IN RE: FONCHASITY H. and Fondeshia H. Monroe County Department of Human Services, Petitioner-Respondent; Terry H., Respondent-Appellant.

Decided: December 31, 2008

PRESENT:  SCUDDER, P.J., SMITH, CENTRA, AND FAHEY, JJ. James S. Hinman, Rochester, for Respondent-Appellant. Daniel M. Delaus, Jr., County Attorney, Rochester (Paul N. Humphrey of Counsel), for Petitioner-Respondent.

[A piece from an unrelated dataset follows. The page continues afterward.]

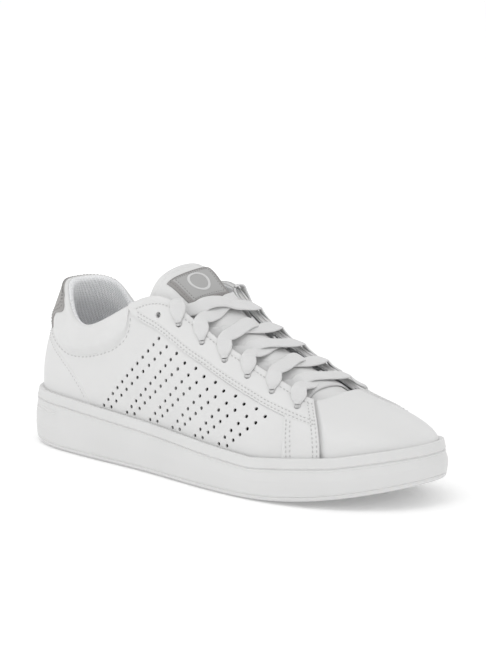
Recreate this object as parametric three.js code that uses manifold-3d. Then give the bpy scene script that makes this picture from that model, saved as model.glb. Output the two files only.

Anthony Leavy, Law Guardian, Rochester, for Fonchasity H. and Fondeshia H.

 Respondent father appeals from an order terminating his parental rights with respect to his two daughters upon a finding that he had abandoned them (see Social Services Law § 384-b[4] [b];  [5] ).   Contrary to the contention of the father, petitioner met its burden of establishing by clear and convincing evidence that he failed to visit his daughters or to communicate with them or petitioner, although able to do so, during the six-month period immediately preceding the filing of the petition (see Matter of Annette B., 4 N.Y.3d 509, 513-514, 796 N.Y.S.2d 569, 829 N.E.2d 661, rearg.denied 5 N.Y.3d 783, 801 N.Y.S.2d 803, 835 N.E.2d 663;  Matter of Tonasia K., 49 A.D.3d 1247, 852 N.Y.S.2d 881).   A caseworker for petitioner testified at the fact-finding hearing that the father, who was incarcerated, failed to communicate with or to contact petitioner within the statutory period, and that the children indicated to her that they had not spoken with their father during that period.   Contrary to the further contention of the father, his incarceration during the statutory period did not relieve him of his responsibility to communicate with the children or petitioner (see Matter of Anthony T., 35 A.D.3d 1201, 826 N.Y.S.2d 874, lv. denied 8 N.Y.3d 809, 834 N.Y.S.2d 507, 866 N.E.2d 453;  see also Matter of Maliq M., 48 A.D.3d 1251, 851 N.Y.S.2d 330, lv. denied 10 N.Y.3d 710, 859 N.Y.S.2d 396, 889 N.E.2d 83;  Matter of Lindsey B., 16 A.D.3d 1078, 791 N.Y.S.2d 261).   We conclude that Family Court properly determined that it was in the best interests of the children to terminate the father's parental rights and to free them for adoption (see generally Matter of Anthony T., 208 A.D.2d 985, 986, 617 N.Y.S.2d 390, lv. denied 85 N.Y.2d 801, 624 N.Y.S.2d 371, 648 N.E.2d 791).

We have considered the father's remaining contention and conclude that it is without merit.

It is hereby ORDERED that the order so appealed from is unanimously affirmed without costs.